**REQUIREMENTS:**
Return the material below in full and exactly.

==== DATA BLOCK ====

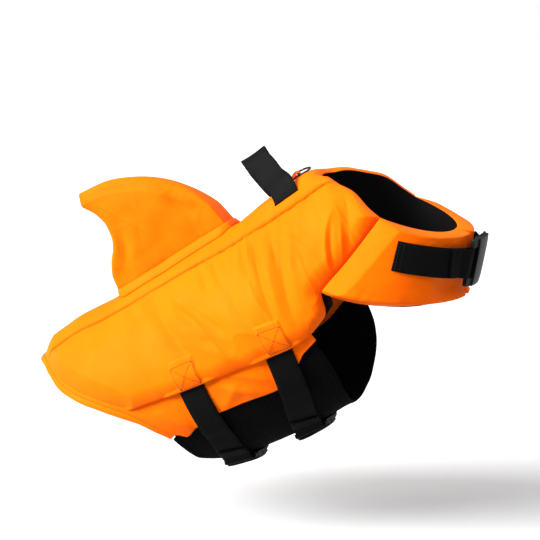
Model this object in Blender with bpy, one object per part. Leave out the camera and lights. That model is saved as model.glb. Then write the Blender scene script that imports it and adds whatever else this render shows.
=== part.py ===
"""Dog life jacket with a stuffed fin, in the form it has on a dog that sits.

The jacket is a hollow shell round the dog's trunk, which is pitched up towards the front. +X is
the way that the dog faces, +Y its left and +Z up. The origin is the inner face of the back, where
the dog's back holds the jacket. Tables are in millimetres and degrees, with their columns named
above them, and become metres where a point is worked out.

Every panel is a patch of one trunk surface, read at a place along the spine and an angle round the
trunk, which is 0 on the spine and 180 on the belly. A layer lies between two offsets from it.
"""

import math
from collections import namedtuple

import bpy
import numpy as np

MM = 0.001

# Driving dimensions, in millimetres and degrees.
TRUNK_PITCH = 35.4
HOLD_ALONG = 215.0
SEAM_GAP = 0.4
SEAM_GAP_ANGLE = 0.16
SHELL_INSIDE = 1.3
FOAM_OUTSIDE = 13.0
CLOTH = 3.3
LINING = (-0.4, 0.6)
MESH_LAYER = (1.3, 2.8)
FLAP_LAYER = (3.2, 4.7)
STRAP_OVER_FLAP = 6.0
WEBBING_WIDTH = 27.0
WEBBING = 1.5
STRAP_CLEAR = 0.5
CHEST_OUTSIDE = 17.3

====

**TASK RESPONSE:**
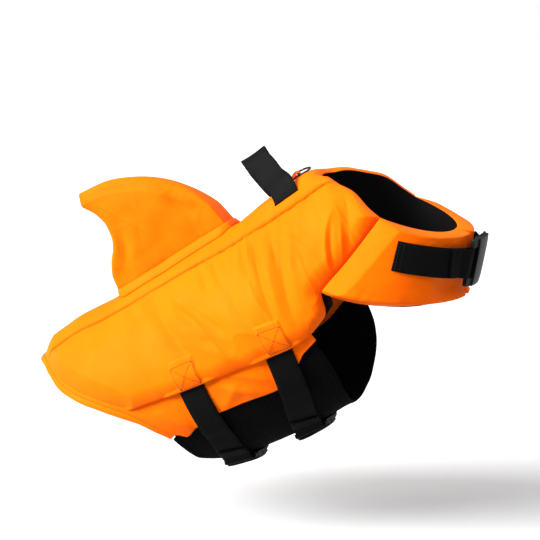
Model this object in Blender with bpy, one object per part. Leave out the camera and lights. That model is saved as model.glb. Then write the Blender scene script that imports it and adds whatever else this render shows.
=== part.py ===
"""Dog life jacket with a stuffed fin, in the form it has on a dog that sits.

The jacket is a hollow shell round the dog's trunk, which is pitched up towards the front. +X is
the way that the dog faces, +Y its left and +Z up. The origin is the inner face of the back, where
the dog's back holds the jacket. Tables are in millimetres and degrees, with their columns named
above them, and become metres where a point is worked out.

Every panel is a patch of one trunk surface, read at a place along the spine and an angle round the
trunk, which is 0 on the spine and 180 on the belly. A layer lies between two offsets from it.
"""

import math
from collections import namedtuple

import bpy
import numpy as np

MM = 0.001

# Driving dimensions, in millimetres and degrees.
TRUNK_PITCH = 35.4
HOLD_ALONG = 215.0
SEAM_GAP = 0.4
SEAM_GAP_ANGLE = 0.16
SHELL_INSIDE = 1.3
FOAM_OUTSIDE = 13.0
CLOTH = 3.3
LINING = (-0.4, 0.6)
MESH_LAYER = (1.3, 2.8)
FLAP_LAYER = (3.2, 4.7)
STRAP_OVER_FLAP = 6.0
WEBBING_WIDTH = 27.0
WEBBING = 1.5
STRAP_CLEAR = 0.5
CHEST_OUTSIDE = 17.3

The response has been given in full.